3. Mind What You Eat.
- Minimize distractions. Shut off the television and leave your smartphone in your pocket so that you can fully focus on your meal.
- Make it an experience. Pay attention to the flavor, texture, smell and appearance of every morsel.
- Tune in to your body. As you take every bite, notice how your body is reacting. Be aware of whether the food is filling some kind of an emotional void. Take note of feelings of fullness.
- Stay in the moment. Slow down and give yourself time to eat “in the moment.”
- Choose what to eat. That is, you must make the choice to eat clean instead of eating mindlessly. But remember, nobody’s perfect. Just because you slip up once, that doesn’t mean it’s all over. Acknowledge the dietary stumble and start again at your next meal.
- Eat smaller portions. You can cut 100 or 200 calories a day by shrinking the serving sizes of what you eat. You can also save calories by skipping soft drinks and substituting water or tea. In a year or so, you’ll be 10 pounds lighter.
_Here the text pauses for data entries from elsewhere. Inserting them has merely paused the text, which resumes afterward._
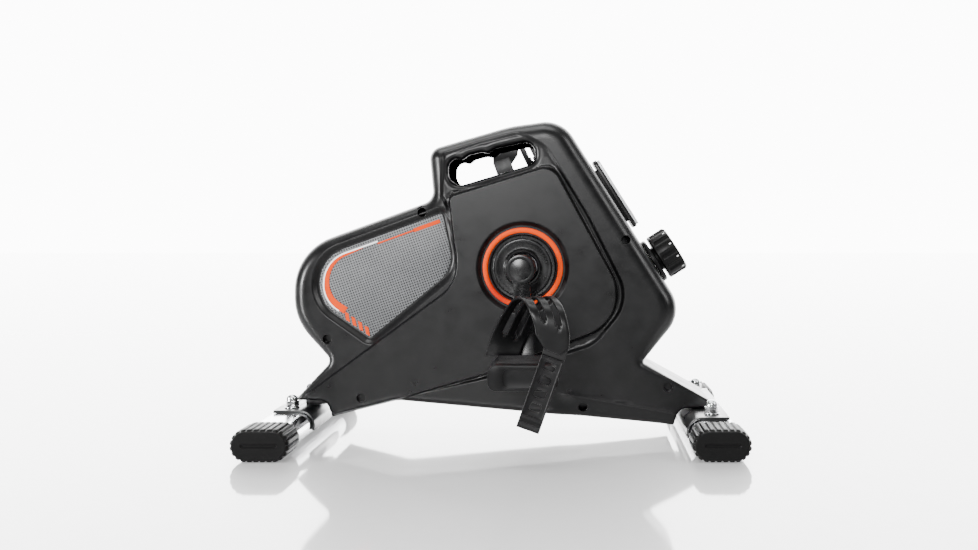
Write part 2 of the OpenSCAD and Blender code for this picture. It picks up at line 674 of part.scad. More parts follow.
module idler_wheel() color(GREY) turned_y(idler_at[0], idler_at[1], [
    [idler_bolt_r + run, -36], [idler_r - 1, -36], [idler_r - 1, -26], [idler_bolt_r + run, -26]]);
module idler_bolt() color(STEEL) {
    rod_y(idler_at[0], idler_at[1], idler_bolt_r, -38, idler_y[1] + 2);
    rod_y(idler_at[0], idler_at[1], 7, -41, -38);
}

module magnet_pin() color(STEEL) rod_y(fly_x, pin_z, pin_r, lug_y[0], lug_y[3]);

arm_y = [-8, 10];
band_r = [fly_r + 5, fly_r + 8.5];
function arc_pts(r, a0, a1, n) = [for (k = [0:n]) let (a = a0 + (a1 - a0) * k / n) [r * cos(a), r * sin(a)]];
module band(r0, r1, a0, a1, y0, y1) {
    translate([fly_x, y1, fly_z]) rotate([90, 0, 0]) linear_extrude(y1 - y0)
        polygon(concat(arc_pts(r0, a0, a1, 16), arc_pts(r1, a1, a0, 16)));
}
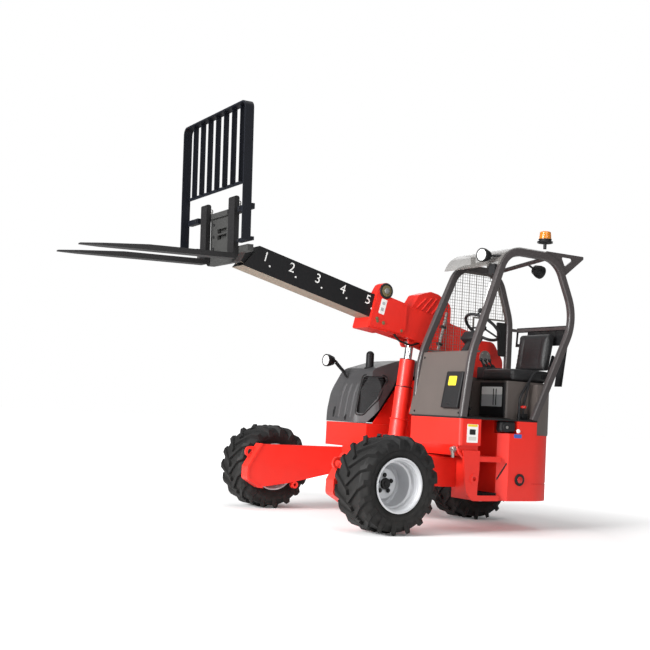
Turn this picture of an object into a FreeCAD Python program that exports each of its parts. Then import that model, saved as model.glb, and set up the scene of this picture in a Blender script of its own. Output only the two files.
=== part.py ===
"""Truck-mounted forklift: three-wheel chassis with straddle arms, open cab and telescopic boom.

Millimetres. The machine is drawn with X forward from the front axle, Y to the left and Z up from
the ground. export() then moves every piece so that the origin is under the middle of the machine.
"""
import FreeCAD, Part
import math
import os

V = FreeCAD.Vector

# ---- wheels ------------------------------------------------------------------------------------
WHEEL_R = 380.0            # over the lugs
TYRE_W = 390.0
LUG_H = 26.0
RIM_R = 212.0              # outside of the rim flange
RIM_HALF = 172.0           # rim flange to the wheel's middle
FRONT_Y = 983.0            # wheel middle from the centre line
REAR_X = -1633.0
LUGS_PER_SIDE = 17
CLEAR = 8.0                # usual gap between pieces that move

# ---- straddle arms and frame -------------------------------------------------------------------
ARM_IN = 665.0
ARM_OUT = 768.0
ARM_TOP = 587.0
LUG_BORE_R = 26.0          # lashing eyes
LASHING_EYE = (300.0, 514.0)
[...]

4. Build On Your Successes.
- Consider this just the beginning. This plan is the start of your clean-eating adventure.
- Recognize that some mindful-eating rules will seem strange. It might be hard to be away from your smartphone at first, but after a few weeks you’ll appreciate the break from texting and tweeting.
- Don’t absolutely rule out any foods. Instead, find cleaner alternatives to your fatty favorites.
- Pat yourself on the back. Reward yourself with a pedicure, a massage or some other personal indulgence that is totally unrelated to food.